6 Tips for Taking Newborn Photos at Home

Yes, the world seems crazy right now, but babies are still being born, and parents of those babies still care about capturing photos of their new arrival’s tiny toes, sweet faces, and petal-like pouts. Pre-pandemic, many hospitals offered newborn photography in your room or parents could book a worry-free session with a newborn photographer to come to their home after their baby is born.

But pivoting from our plans is part of the new normal for most of us. Staying safe by staying home is the choice a lot of people are making, and probably feels pressing for new parents, even though they’d surely love the help from family and friends.

If you’re one of those parents and are limiting exposure at home with a newborn, we asked some of the professionals also pivoting their photography businesses if they were willing to share some insight into how they create those perfect baby shots. They gave us so many great tips for taking your own newborn pics at home.

 

1. Keep Set-Up Simple in a Spot With Natural Light

“You can take pictures any time of day, as long as you have a soft, natural light source nearby,” said Kim Hoover, the owner of Apple of Our Eye Photography.

She recommended keeping the background simple, like using an ottoman or bed. White bedding or blankets with texture can be your base. Less is more when it comes to simplifying your shoot and keeping the focus on your baby.

 

 

2. Think About Timing and Temperature

“Babies tend to be most relaxed right after a feeding,” Hoover said. For an easy and natural look (and an easy transfer from feeding to the photoshoot), she recommended feeding your baby in only a diaper and wrapping them in the swaddle you plan to use.

Turning up the heat a few degrees was recommended by all photographers. Having a space heater nearby or adding white noise can aid in the baby’s comfort and, hopefully, their cooperation. But don’t be afraid to take breaks if you or the baby needs it, said Thao Lai, a Michigan-based photographer. referencing her own experience as a postpartum mom trying to take newborn pictures of her daughter. “It was shoot for 10 minutes, stop if she was crying or wanted to nurse, and pick it back up when we were both ready to get back into the moment,” she said.

 

3. Use Baby-Led Posing

Hoover cautions against using adorable Pinterest poses as a guide for posing your own baby. “Unless you’ve been trained in newborn safety, do NOT attempt to replicate any poses you see,” she said.

Instead, let your baby lead. “At only a few days old, these little ones will let you know what they are comfortable with. Focus on the details of their littleness now and save the creativity for later.” She also suggested having rolled up bath towels or washcloths on hand to use under blankets or swaddles to help with positioning.

 

 

4. Move Around

Once you get baby in place, Lai recommended moving around your baby. “Shoot from above, from all sides, get the details of their toes, their fingers, the top of their head,” she said.
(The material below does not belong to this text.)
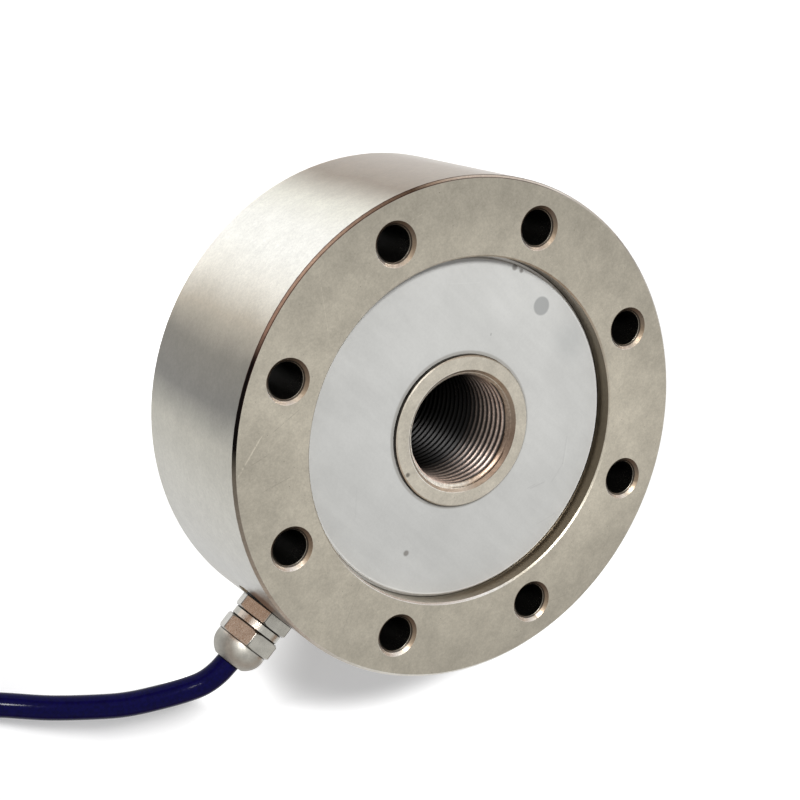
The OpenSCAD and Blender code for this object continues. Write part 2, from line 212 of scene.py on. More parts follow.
class Num:
    def __init__(self, tree, socket):
        self.tree = tree
        self.socket = socket

    def __add__(self, other):
        return self.tree.math("ADD", self, other)

    def __radd__(self, other):
        return self.tree.math("ADD", other, self)

    def __sub__(self, other):
        return self.tree.math("SUBTRACT", self, other)

    def __rsub__(self, other):
        return self.tree.math("SUBTRACT", other, self)

    def __mul__(self, other):
        return self.tree.math("MULTIPLY", self, other)

    def __rmul__(self, other):
        return self.tree.math("MULTIPLY", other, self)

    def __truediv__(self, other):
        return self.tree.math("DIVIDE", self, other)

    def __gt__(self, other):
        return self.tree.math("GREATER_THAN", self, other)

    def __lt__(self, other):
        return self.tree.math("LESS_THAN", self, other)


class Tree:
    def __init__(self, owner, coordinate, scale):
        owner.use_nodes = True
        self.links = owner.node_tree.links
        self.nodes = owner.node_tree.nodes
        self.nodes.clear()
        place = self.nodes.new("ShaderNodeTexCoord")
        scaled = self.node("ShaderNodeVectorMath", {"operation": "SCALE"},
                           {0: place.outputs[coordinate], "Scale": scale})
        self.place = scaled.outputs["Vector"]
        self.x, self.y, self.z = self.split(self.place)
        self.path = self.node("ShaderNodeLightPath", {}, {}).outputs

    def split(self, vector):
        apart = self.node("ShaderNodeSeparateXYZ", {}, {0: vector})
        return [Num(self, apart.outputs[i]) for i in range(3)]

    def emit(self, colour, strength):
        return self.node("ShaderNodeEmission", {}, {0: colour, 1: strength}).outputs[0]

    def pick(self, factor, first, second):
        return self.node("ShaderNodeMixShader", {}, {0: factor, 1: first, 2: second}).outputs[0]

    def both(self, first, second):
        return self.node("ShaderNodeAddShader", {}, {0: first, 1: second}).outputs[0]

    def plug(self, value, socket):
        if isinstance(value, Num):
            value = value.socket
        if isinstance(value, bpy.types.NodeSocket):
            self.links.new(value, socket)
        elif isinstance(value, (tuple, list)) and len(value) == 3 and socket.type == "RGBA":
            socket.default_value = (*value, 1.0)
        else:
            socket.default_value = value

    def node(self, kind, settings, inputs):
        made = self.nodes.new(kind)
        for key, value in settings.items():
            setattr(made, key, value)
        for key, value in inputs.items():
            self.plug(value, made.inputs[key])
        return made

    def math(self, operation, first, second=0.0):
        made = self.node("ShaderNodeMath", {"operation": operation}, {0: first, 1: second})
        return Num(self, made.outputs[0])

    def ramp(self, value, low, high, start=0.0, end=1.0):
        made = self.node("ShaderNodeMapRange", {"interpolation_type": "SMOOTHSTEP"},
                         {0: value, 1: low, 2: high, 3: start, 4: end})
        return Num(self, made.outputs[0])

    def mixed(self, factor, first, second):
        # a plain number between two others
        made = self.node("ShaderNodeMix", {"data_type": "FLOAT"}, {
            0: factor, 2: first, 3: second})
        return Num(self, made.outputs[0])

    def noise(self, scale, detail=2.0, rough=0.5, place=None):
        made = self.node("ShaderNodeTexNoise", {}, {
            "Vector": self.place if place is None else place, "Scale": scale,
            "Detail": detail, "Roughness": rough})
        return Num(self, made.outputs[0])

    def cells(self, scale):
        made = self.node("ShaderNodeTexVoronoi", {}, {"Vector": self.place, "Scale": scale})
        return Num(self, made.outputs["Distance"])

    def joined(self, x, y, z):
        made = self.node("ShaderNodeCombineXYZ", {}, {0: x, 1: y, 2: z})
        return made.outputs[0]

    def mix(self, factor, first, second):
        made = self.node("ShaderNodeMix", {"data_type": "RGBA"}, {
            "Factor": factor, 6: first, 7: second})
        return made.outputs[2]

    def shade(self, factor, first, second):
        made = self.node("ShaderNodeMix", {"data_type": "RGBA", "blend_type": "MULTIPLY"}, {
            "Factor": factor, 6: first, 7: second})
        return made.outputs[2]

    def toned(self, colour, tone):
        # a colour made lighter or darker by a plain number
        return self.shade(1.0, colour, self.joined(tone, tone, tone))

    def around(self, share, stops):
        # stops are in degrees round from +X, each with a colour or a plain number
        return self.steps(share, [((a + 180) / 360, c if isinstance(c, tuple) else (c, c, c))
                                  for a, c in stops])

    def steps(self, value, stops):
        made = self.node("ShaderNodeValToRGB", {}, {0: value})
        band = made.color_ramp
        while len(band.elements) < len(stops):
            band.elements.new(0.5)
        for element, (at, colour) in zip(band.elements, stops):
            element.position = at
            element.color = (*colour, 1.0)
        return made.outputs[0]

    def lineMask(self, first, second, width):
        # 1 on a thin line between two places seen from above
        (x0, y0), (x1, y1) = first, second
        length = math.hypot(x1 - x0, y1 - y0)
        ux, uy = (x1 - x0) / length, (y1 - y0) / length
        along = (self.x - x0) * ux + (self.y - y0) * uy
        over = along - self.math("MINIMUM", self.math("MAXIMUM", along, 0.0), length)
        off = (self.x - x0) * -uy + (self.y - y0) * ux
        away = self.math("SQRT", off * off + over * over)
        return self.ramp(away, width, width * 0.3)

    def spot(self, place, radius, soft):
        dx = self.x - place[0]
        dy = self.y - place[1]
        return self.ramp(self.math("SQRT", dx * dx + dy * dy), radius + soft, radius - soft)


class Shader(Tree):
    def __init__(self, name):
        self.material = bpy.data.materials.new(name)
        super().__init__(self.material, "Object", 1000.0)
        self.bsdf = self.nodes.new("ShaderNodeBsdfPrincipled")
        self.end = self.nodes.new("ShaderNodeOutputMaterial")
        self.links.new(self.bsdf.outputs["BSDF"], self.end.inputs["Surface"])

    def bump(self, height, distance, strength):
        made = self.node("ShaderNodeBump", {}, {
            "Height": height, "Distance": distance, "Strength": strength})
        self.links.new(made.outputs[0], self.bsdf.inputs["Normal"])

    def set(self, **values):
        names = {"colour": "Base Color", "rough": "Roughness", "metal": "Metallic",
                 "spec": "Specular IOR Level"}
        for key, value in values.items():
            self.plug(value, self.bsdf.inputs[names[key]])


def paint(obj, shader):
    obj.data.materials.clear()
    obj.data.materials.append(shader.material)


def srgb(r, g, b):
    out = []
    for v in (r, g, b):
        v = v / 255
        out.append(v / 12.92 if v <= 0.04045 else ((v + 0.055) / 1.055) ** 2.4)
    return tuple(out)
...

If your baby is still cooperating, you can pull back to take in more of the scene. “I always take shots of the environment first, so I don’t miss the moment as it is, but then I’ll remove distractions like toys or the pile of burp rags out of the frame and retake the images,” Lai said. “Sometimes, I’ll invite the siblings into the frame, or they wander in and I go with it.”

 

5. Get Yourself in the Picture

Every mom probably has thousands of pictures of their babies on their phone, but down the road, your kids are going to want to see you in their baby pictures too. Lai understands as a mother of three herself. “As difficult as it is and as much as you might not want to be in the frame, get in it anyway!” she said. Self-timers, tripods, remotes, or having your partner assist can help.

“There is more grace and patience needed when you’re the photographer and the subject, so be kind to yourself,” she added. “With my own daughter, I was intentional about taking pictures with my hand in the frame to show just how teeny tiny she was. I cherish these images with part or all of me in them because I am just as much part of their story.”

 

 

6. Remember Imperfect Is OK

The everyday, real moments matter too. “’Perfect’ newborn shots in the nursery are always idealized, but don’t forget to remember what it’s like right now, exactly where you are,” Lai said. “These kinds of photos don’t require so much preparation.” Plus, you’ll love looking back on them.

“Have the camera ready and shoot often!” Lai said. “Having the photos is more important than waiting for the perfect setting and light.”

 

If Hiring a Photographer…

Obviously, professional-level photos are still going to be best captured by professional photographers. Weighing and evaluating risks for our families is part of parenting. Many photographers have been adapting their business to the new normal, with porch portraits, outdoor shoots, and more. “I’ve been offering editing services since March,” Hoover said. “I provide some photography guidance and then clients submit their photos to me for editing.”

 

 

Michele V. Wagner, a photographer based in Chicago, has also expanded options for her clients and enacted strict safety protocols. “I have been giving clients the options of whether they feel comfortable shooting completely outdoors or if they’d rather I come into their home,” she said.  “But my safety protocols are the same—masked and gloved—using camera lens lengths that allow me to maintain a 6 ft. social distance the entirety of our session while giving the appearance I am standing close to them in photos.”

“If your newborn photographer does not mention the safety precautions they are taking during this time, look elsewhere,” Wagner said.